Sur l'initiative de notre collègue Michel Vergoz, la notion de « gestion de facilités essentielles », problématique-clé en matière de carburants, a été introduite à l'article 1er.
Sur mon initiative, la commission a précisé le dispositif d'injonction structurelle prévu à l'article 5, en spécifiant le critère de mise en œuvre de l'action de l'Autorité de la concurrence, en clarifiant le fait que seule une pratique effective pourrait conduire au déclenchement de cette action, ou encore, afin d'apaiser certaines inquiétudes, en énonçant les modalités de recours.
Sur l'initiative cette fois du Gouvernement, un article 6 bis a été introduit, qui renforce sensiblement la portée du projet de loi. Il vise à mettre en œuvre l'engagement pris par le Président de la République d'instituer par la négociation un « bouclier qualité-prix ». Cette mesure s'appuie sur le dispositif figurant à l'article 1er de la loi pour le développement économique des outre-mer, la LODEOM, introduit sur l'initiative de notre collègue Jean Arthuis, à l'époque président de la commission des finances, permettant de réglementer les prix des produits de première nécessité.
L'article 6 bis prévoit l'organisation annuelle de négociations dans le cadre des observatoires des prix et des revenus afin d'aboutir à un accord de modération des prix d'une liste de produits de consommation courante. En cas d'absence d'accord, comme l'a souligné M. le ministre, le préfet, dans un délai d'un mois, pourra encadrer le prix global de cette liste de produits.
La commission des affaires économiques se réjouit de l'introduction de ce dispositif, qui repose sur la négociation tout en permettant, le cas échéant, l'intervention des pouvoirs publics.

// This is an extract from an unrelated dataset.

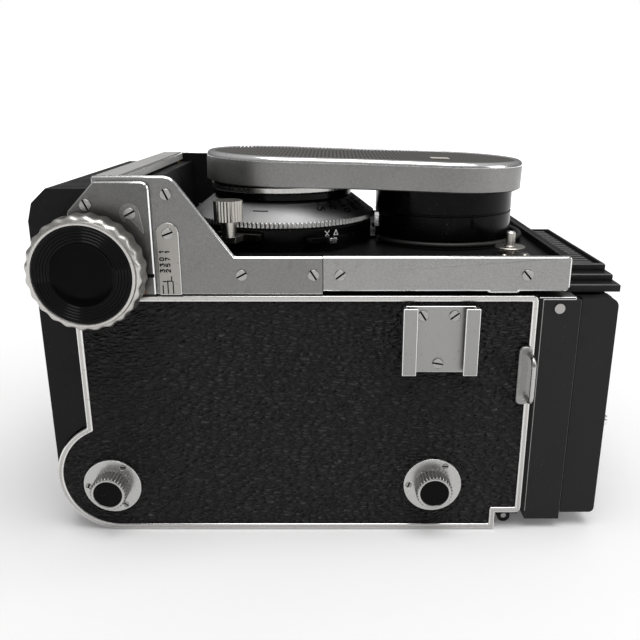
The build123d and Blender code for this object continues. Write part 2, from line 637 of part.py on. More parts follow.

Au terme de mes travaux, il me semble que l'ensemble des acteurs sont aujourd'hui prêts à se mettre autour de la table pour entamer des discussions sur les prix.
Enfin, sur l'initiative du Gouvernement, un article 7 bis a été introduit. Il habilite le Gouvernement à prendre par ordonnance plusieurs mesures d'ordre social en faveur de Saint-Pierre-et-Miquelon, des mesures très attendues par les élus locaux, en particulier par notre collègue Karine Claireaux, qui a beaucoup œuvré en ce sens.

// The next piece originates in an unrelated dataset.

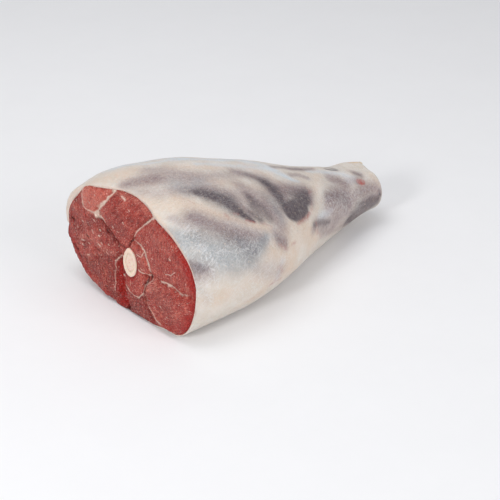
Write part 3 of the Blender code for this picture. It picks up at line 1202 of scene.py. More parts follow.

Pour la commission des affaires économiques, ce texte constitue une avancée très importante, et très attendue. Pour autant, il ne constitue qu'une première étape. D'autres textes devront intervenir, d'autres mesures devront être prises, afin d'apporter des réponses à la problématique de la vie chère.
Il convient d'analyser avec précision le processus de formation des prix et de s'intéresser, par exemple, aux différents segments de la chaîne logistique – coût du fret maritime, coût du passage portuaire, du transport et du stockage – et aux marges des différents intermédiaires...

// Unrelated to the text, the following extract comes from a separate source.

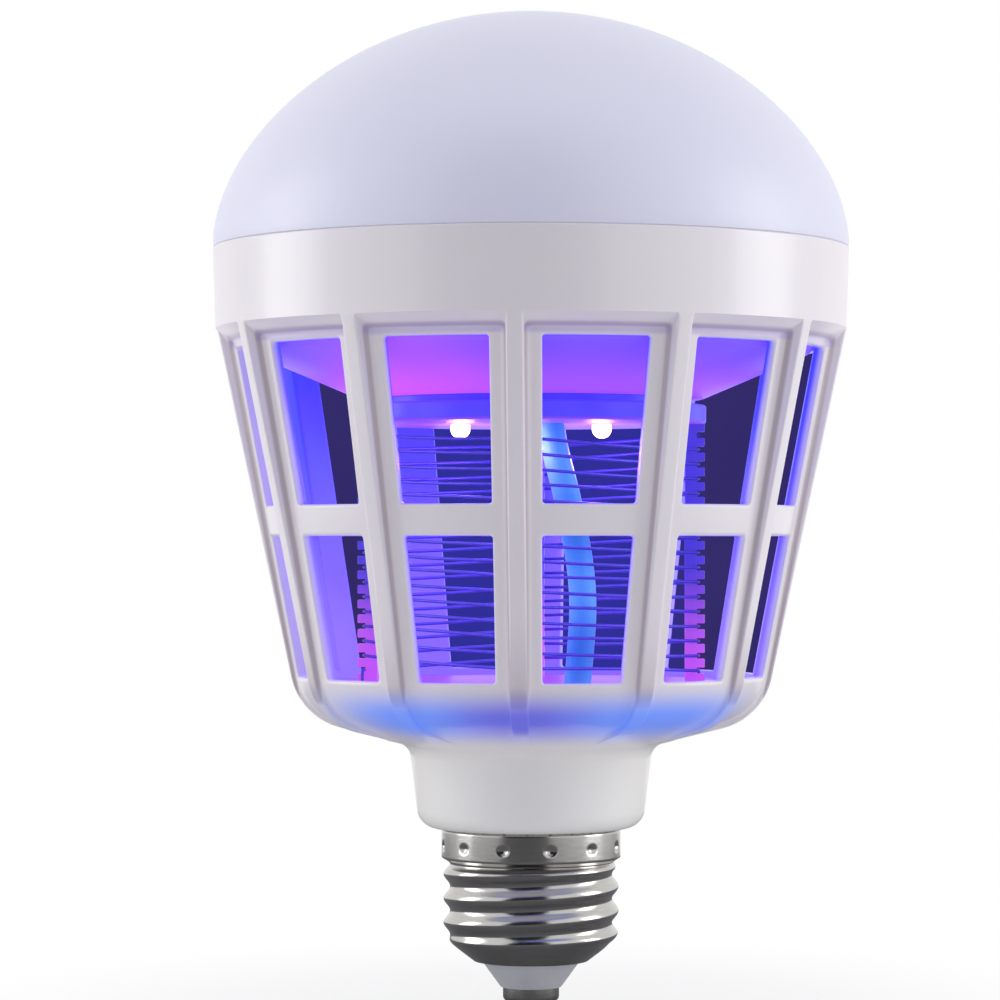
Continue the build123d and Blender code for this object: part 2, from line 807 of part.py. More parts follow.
# Smoothing capacitor, a can that stands on the board
with BuildPart() as smoothing_capacitor:
    with BuildSketch(front_face):
        with Locations((-capacitor_x, driver_top_z - capacitor_drop)):
            Circle(capacitor_radius)
    extrude(amount=capacitor_length)
    chamfer(smoothing_capacitor.faces().sort_by(Axis.Y)[0].edges(), block_edge)

smoothing_capacitor.part.label = "smoothing_capacitor"
export_step(smoothing_capacitor.part, "parts/smoothing_capacitor.step")

# Choke: a drum of ferrite with a winding between its flanges
choke_place = (choke_x, driver_top_z - choke_drop)
with BuildPart() as choke_core:
    with BuildSketch(front_face):
        with Locations(choke_place):
            Circle(choke_radius)
    extrude(amount=choke_height)
    with BuildSketch(front_face.offset(choke_flange)):
        with Locations(choke_place):
            Circle(choke_radius)
            Circle(choke_core_radius, mode=Mode.SUBTRACT)
    extrude(amount=choke_height - 2 * choke_flange, mode=Mode.SUBTRACT)

choke_core.part.label = "choke_core"
export_step(choke_core.part, "parts/choke_core.step")

with BuildPart() as choke_winding:
    with BuildSketch(front_face.offset(choke_flange)):
        with Locations(choke_place):
            Circle(winding_radius)
            Circle(choke_core_radius + winding_gap, mode=Mode.SUBTRACT)
    extrude(amount=choke_height - 2 * choke_flange)

choke_winding.part.label = "choke_winding"
export_step(choke_winding.part, "parts/choke_winding.step")

# Fusible resistor: a barrel along the tongue, on two short legs
resistor_y = -driver_face_y - resistor_radius - winding_gap
resistor_z = driver_foot_z + resistor_rise
leg_z = resistor_length / 2 + resistor_leg_radius
with BuildPart() as fusible_resistor:
    with BuildSketch(Plane.XY.offset(resistor_z - resistor_length / 2)):
        with Locations((-resistor_x, resistor_y)):
            Circle(resistor_radius)
    extrude(amount=resistor_length)
    with BuildSketch(front_face):
        for end in (-1, 1):
            with Locations((-resistor_x, resistor_z + end * leg_z)):
                Rectangle(2 * resistor_leg_radius, 2 * resistor_leg_radius)
    extrude(amount=-resistor_y - driver_face_y + resistor_leg_radius)

fusible_resistor.part.label = "fusible_resistor"
export_step(fusible_resistor.part, "parts/fusible_resistor.step")

# Screw cap: a thin metal shell with a rolled thread, a plain skirt above it and a collar in the neck
skirt_foot_z = neck_foot_z - cap_skirt_height
thread_foot_z = shell_foot_z + shell_mouth_height
collar_inner_radius = cap_collar_radius - cap_wall


def mouth_z(radius):
    """Height of the shell's slanting foot, carried on outward."""
    return shell_foot_z + mouth_slope * (radius - shell_mouth_radius)


crimp_ring = cap_skirt_radius + crimp_radius - crimp_depth

with BuildPart() as thread_ridge:
    with BuildLine() as thread_line:
        Helix(
            pitch=thread_pitch,
            height=neck_foot_z - thread_crest_z,
            radius=thread_minor_radius,
            center=(0, 0, thread_crest_z),
        )
    with BuildSketch(Plane.XZ):
        with BuildLine():
            ridge_root = thread_minor_radius - thread_bite
            crown = ThreePointArc(
                (ridge_root, thread_crest_z - thread_flank),
                (thread_major_radius, thread_crest_z),
                (ridge_root, thread_crest_z + thread_flank),
            )
            Line(crown @ 1, crown @ 0)
        make_face()
    sweep(path=thread_line.line, is_frenet=True)
    with BuildSketch(Plane.XZ):
        with BuildLine():
            Polyline(
                (shell_inner_radius, mouth_z(shell_inner_radius)),
                (cap_skirt_radius, mouth_z(cap_skirt_radius)),
                (cap_skirt_radius, skirt_foot_z),
                (shell_inner_radius, skirt_foot_z),
                close=True,
            )
        make_face()
    revolve(axis=Axis.Z, mode=Mode.INTERSECT)

with BuildPart() as screw_shell:
    with BuildSketch(Plane.XZ):
        with BuildLine():
            shell_side = FilletPolyline(
                (shell_mouth_radius, shell_foot_z),
                (thread_minor_radius, thread_foot_z),
                (thread_minor_radius, skirt_foot_z - cap_shoulder),
                radius=shell_mouth_round,
            )
            Polyline(
                shell_side @ 1,
                (cap_skirt_radius, skirt_foot_z),
                (cap_skirt_radius, neck_foot_z),
                (cap_collar_radius, neck_foot_z),
                (cap_collar_radius, cap_seat_z),
                (collar_inner_radius, cap_seat_z),
                (collar_inner_radius, skirt_foot_z + cap_wall),
                (shell_inner_radius, skirt_foot_z - cap_shoulder + cap_wall),
                (shell_inner_radius, inner_knee_z),
                (mouth_inner_radius, shell_foot_z),
                (shell_mouth_radius, shell_foot_z),
            )
        make_face()
    revolve(axis=Axis.Z)
    add(thread_ridge.part)
    with Locations(Plane.XY.offset(neck_foot_z - crimp_drop)):
        with PolarLocations(crimp_ring, crimp_count, start_angle=rib_step / 2):
            Sphere(crimp_radius, mode=Mode.SUBTRACT)

screw_shell.part.label = "screw_shell"
export_step(screw_shell.part, "parts/screw_shell.step")

# Insulator in the shell's mouth, contact under it and the solder on the contact
with BuildPart() as cap_insulator:
    with BuildSketch(Plane.XZ):
        with BuildLine():
            Polyline(
                (insulator_bore, contact_height),
                (insulator_foot_radius, contact_height),
                (insulator_waist_radius, shell_foot_z - insulator_waist_drop),
                (mouth_inner_radius - seat_gap, shell_foot_z),
                (shell_inner_radius - seat_gap, inner_knee_z),
                (shell_inner_radius - seat_gap, insulator_top_z),
                (insulator_bore, insulator_top_z),
                close=True,
            )
        make_face()
    revolve(axis=Axis.Z)

cap_insulator.part.label = "cap_insulator"
export_step(cap_insulator.part, "parts/cap_insulator.step")

with BuildPart() as centre_contact:
    with BuildSketch(Plane.XY.offset(solder_height)):
        Circle(contact_radius)
    extrude(amount=contact_height - solder_height)
    fillet(centre_contact.faces().sort_by(Axis.Z)[0].edges(), contact_round)

centre_contact.part.label = "centre_contact"
export_step(centre_contact.part, "parts/centre_contact.step")

solder_sphere_radius = (solder_radius**2 + solder_height**2) / (2 * solder_height)
solder_turn = asin(solder_radius / solder_sphere_radius) / 2
with BuildPart() as contact_solder:
    with BuildSketch(Plane.XZ):
        with BuildLine():
            dome = ThreePointArc(
                (0, 0),
                (solder_sphere_radius * sin(solder_turn), solder_sphere_radius * (1 - cos(solder_turn))),
                (solder_radius, solder_height),
            )
            Polyline(dome @ 1, (0, solder_height), (0, 0))
        make_face()
    revolve(axis=Axis.Z)

contact_solder.part.label = "contact_solder"
export_step(contact_solder.part, "parts/contact_solder.step")

# Supply leads: one down through the insulator to the contact, one to the inside of the shell
lead_root_z = driver_foot_z + supply_lead_rise
contact_lead = make_lead(
    [
        (0, -driver_face_y, lead_root_z),
        (0, -driver_face_y - supply_lead_loop, lead_root_z),
        (0, -driver_face_y - supply_lead_loop, driver_foot_z),
        (0, 0, insulator_top_z + lead_radius),
        (0, 0, contact_height),
    ],
    lead_radius,
)
contact_lead.part.label = "contact_lead"
export_step(contact_lead.part, "parts/contact_lead.step")

shell_lead_reach = (shell_inner_radius - seat_gap - lead_radius / 2) * cos(pi / 4)
shell_lead = make_lead(
    [
        (-shell_lead_x, driver_face_y, lead_root_z),
        (-shell_lead_x, driver_face_y + supply_lead_loop, lead_root_z),
        (-shell_lead_reach, shell_lead_reach, lead_root_z + supply_lead_rise),
    ],
    lead_radius,
)
shell_lead.part.label = "shell_lead"
export_step(shell_lead.part, "parts/shell_lead.step")
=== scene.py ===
import bpy
import random
import numpy as np
from math import acos, asin, cos, hypot, pi, radians, sin, sqrt, tan
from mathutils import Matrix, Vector


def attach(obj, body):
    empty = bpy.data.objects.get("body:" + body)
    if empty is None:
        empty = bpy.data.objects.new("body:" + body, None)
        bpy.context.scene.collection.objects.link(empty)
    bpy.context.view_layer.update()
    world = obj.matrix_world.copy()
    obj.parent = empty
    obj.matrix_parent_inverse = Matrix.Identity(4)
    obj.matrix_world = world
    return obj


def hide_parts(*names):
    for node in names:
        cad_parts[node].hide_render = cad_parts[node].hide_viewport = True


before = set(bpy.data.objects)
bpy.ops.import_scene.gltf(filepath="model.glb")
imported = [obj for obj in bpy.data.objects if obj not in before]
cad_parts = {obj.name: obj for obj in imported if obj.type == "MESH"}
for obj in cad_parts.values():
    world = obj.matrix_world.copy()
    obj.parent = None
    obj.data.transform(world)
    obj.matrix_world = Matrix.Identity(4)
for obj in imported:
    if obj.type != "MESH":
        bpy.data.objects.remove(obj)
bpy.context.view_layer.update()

mm = 0.001
cells = 12  # windows and ribs round the cage
cellTurn = 2 * pi / cells


# small helpers: colour, nodes, meshes

def linearColour(hexColour):
    values = [int(hexColour[place:place + 2], 16) / 255 for place in (1, 3, 5)]
    return tuple(v / 12.92 if v <= 0.04045 else ((v + 0.055) / 1.055) ** 2.4 for v in values) + (1.0,)


def setInputs(tree, node, inputs):
    # an input is a number, a tuple, a hex colour or another node's output
    for key, value in inputs.items():
        if isinstance(value, bpy.types.NodeSocket):
            tree.links.new(value, node.inputs[key])
        elif isinstance(value, str):
            node.inputs[key].default_value = linearColour(value)
        else:
            node.inputs[key].default_value = value


def addNode(tree, kind, inputs=None, **settings):
    # adds one node with its settings and inputs, and gives its outputs
    node = tree.nodes.new("ShaderNode" + kind)
    for key, value in settings.items():
        setattr(node, key, value)
    setInputs(tree, node, inputs or {})
    return node.outputs


def startMaterial(name):
    material = bpy.data.materials.new(name)
    material.use_nodes = True
    return material, material.node_tree, material.node_tree.nodes["Principled BSDF"]


def meshPiece(name, points, faces, material, replaced, sharp=40, weighted=False):
    # points are in millimetres; the piece stands for the CAD nodes in replaced
    mesh = bpy.data.meshes.new(name)
    mesh.from_pydata([tuple(c * mm for c in point) for point in points], [], faces)
    mesh.validate()
    mesh.update()
    mesh.shade_smooth()
    mesh.set_sharp_from_angle(angle=radians(sharp))
    mesh.materials.append(material)
    piece = bpy.data.objects.new(name, mesh)
    bpy.context.scene.collection.objects.link(piece)
    if weighted:
        shading = piece.modifiers.new("faceWeightedShading", "WEIGHTED_NORMAL")
        shading.keep_sharp = True
    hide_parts(*replaced)
    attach(piece, "root")
    return piece


def turnedPoint(x, y, z, turn):
    return (x * cos(turn) - y * sin(turn), x * sin(turn) + y * cos(turn), z)


def joinGrid(size, faces, start, closed):
    # quads between neighbouring rows of points; size is (rows, points in a row)
    count = size[1]
    for row in range(size[0] - 1):
        for column in range(count if closed else count - 1):
            after = (column + 1) % count
            faces.append((start + row * count + column, start + row * count + after,
                          start + (row + 1) * count + after, start + (row + 1) * count + column))


def turned(profile, sides, closed=False, centre=(0, 0)):
    # a turned form: the profile is (radius, height) from the bottom outside to the top
    points = []
    faces = []
    for radius, height in profile:
        for side in range(sides):
            turn = 2 * pi * side / sides
            points.append((centre[0] + radius * cos(turn), centre[1] + radius * sin(turn), height))
    joinGrid((len(profile), sides), faces, 0, True)
    if closed:
        last = (len(profile) - 1) * sides
        for side in range(sides):
            after = (side + 1) % sides
            faces.append((last + side, last + after, after, side))
    else:
        if profile[0][0] > 0:
            faces.append(tuple(reversed(range(sides))))
        if profile[-1][0] > 0:
            faces.append(tuple(range((len(profile) - 1) * sides, len(profile) * sides)))
    return points, faces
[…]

Il convient également de faire porter l'effort sur l'ensemble des secteurs économiques : nos concitoyens ultramarins souffrent, ainsi, des prix des billets d'avion, du niveau des frais bancaires ou des loyers, du coût des pièces détachées automobiles...
La réflexion devra donc se poursuivre sur le sujet. La délégation sénatoriale à l'outre-mer, que j'ai l'honneur par ailleurs de présider, a commencé il y a plusieurs mois des travaux sur la question de la vie chère. Elle prendra donc toute sa part à la réflexion sur ce sujet.
En conclusion, j'espère, monsieur le président, monsieur le ministre, mes chers collègues, que le Sénat adoptera à une large majorité, voire à l'unanimité, comme l'a fait la commission des affaires économiques, ce texte important pour nos outre-mer.
La Haute assemblée montrera, ainsi, une fois de plus, son attachement jamais démenti aux outre-mer, qui constituent, comme l'indiquait dans son rapport la mission d'information de 2009, un défi pour la République et une chance pour la France.